Mais, d'une part, les œuvres plus contemporaines, voire même surprenantes comme les textes de chansons, ont toujours été présentes dans les classes de lycée. Les anciennes générations furent surprises lorsqu'en 1968 (s'il faut prendre une date caricaturale sans grande signification), des textes de Brel, d'auteurs policiers ou écrivains contemporains, rentrèrent dans les classes, voire jusqu'aux sujets de Brevet ou de Baccalauréat. C'est très vite oublier que bien des incursions du contemporain furent présents dans les décennies passées et que, par définition, un classique de la littérature fut forcément une œuvre contemporaine à son époque.

Mais arrêtons là les justifications car l'attitude de certains élèves de ce lycée est tout simplement inadmissible sans qu'il soit nécessaire de justifier la faute et sa lourdeur, tant elle est évidente. Alors, je me suis promis de faire quelque chose qui, normalement, ne devrait pas se passer de cette manière. Les amoureux des livres doivent toujours être animés par un choix volontaire, le hasard ou l'appel d'une offre qui attise leur envie et leur curiosité de lire. Je vais déroger à cette règle et rendre hommage, à ma façon et très modestement, à Akli Tadjer en allant aujourd'hui même me procurer son livre et le lire. J'en ferai certainement un compte rendu dans une place qui est la sienne, la rubrique culture d'un quotidien, et dont il n'a rien demandé pour en sortir.

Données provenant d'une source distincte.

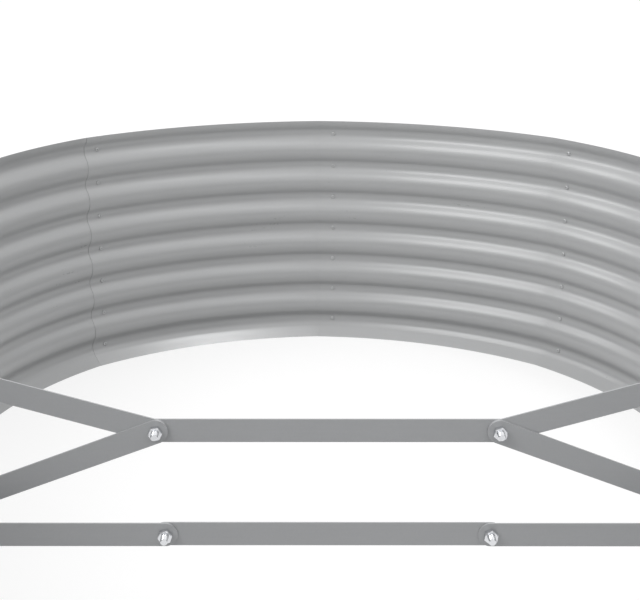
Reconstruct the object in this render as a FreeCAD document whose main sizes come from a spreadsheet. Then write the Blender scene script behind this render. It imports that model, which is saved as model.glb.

La condition est que je lise ce livre avec la plus grande des indépendances intellectuelles et laisser mon sentiment libre de l'opinion finale, sans interférence de l'objectif de lui rendre hommage. J'ai hâte de le lire car un écrivain, même s'il ne s'avère pas être dans la fibre des ressentis littéraires personnels, reste un homme de culture admirable.

Quel que soit mon verdict, il est une chose que je m'interdirais, soit d'exprimer la fierté de savoir que des citoyens qui ont la même origine culturelle que moi sont dans un rapport à l'humanité des plus honorables, l'écriture. Cela ne m'empêchera donc pas d'être un critique impartial du roman en question.

Pour le moment, il a ma solidarité, à travers ma révulsion de ce qui s'est passé. Hélas, je ne suis pas un professeur de lettres et je n'ai pas de raison de l'inviter dans mes cours. Il est vrai que j'aurais eu une plus grande facilité car mes étudiants sont en cycle supérieur et, surtout, en études d'arts appliqués. La culture sans frontières que représente l'art, c'est leur quotidien lorsqu'ils abordent les œuvres.

Et ne l'oublions jamais, car le développement de cet article pourrait l'occulter, Akli Tadjer est également et pleinement un auteur Français. Cela n'a pas d'importance véritable mais face aux arguments des imbéciles, il est nécessaire de le rappeler.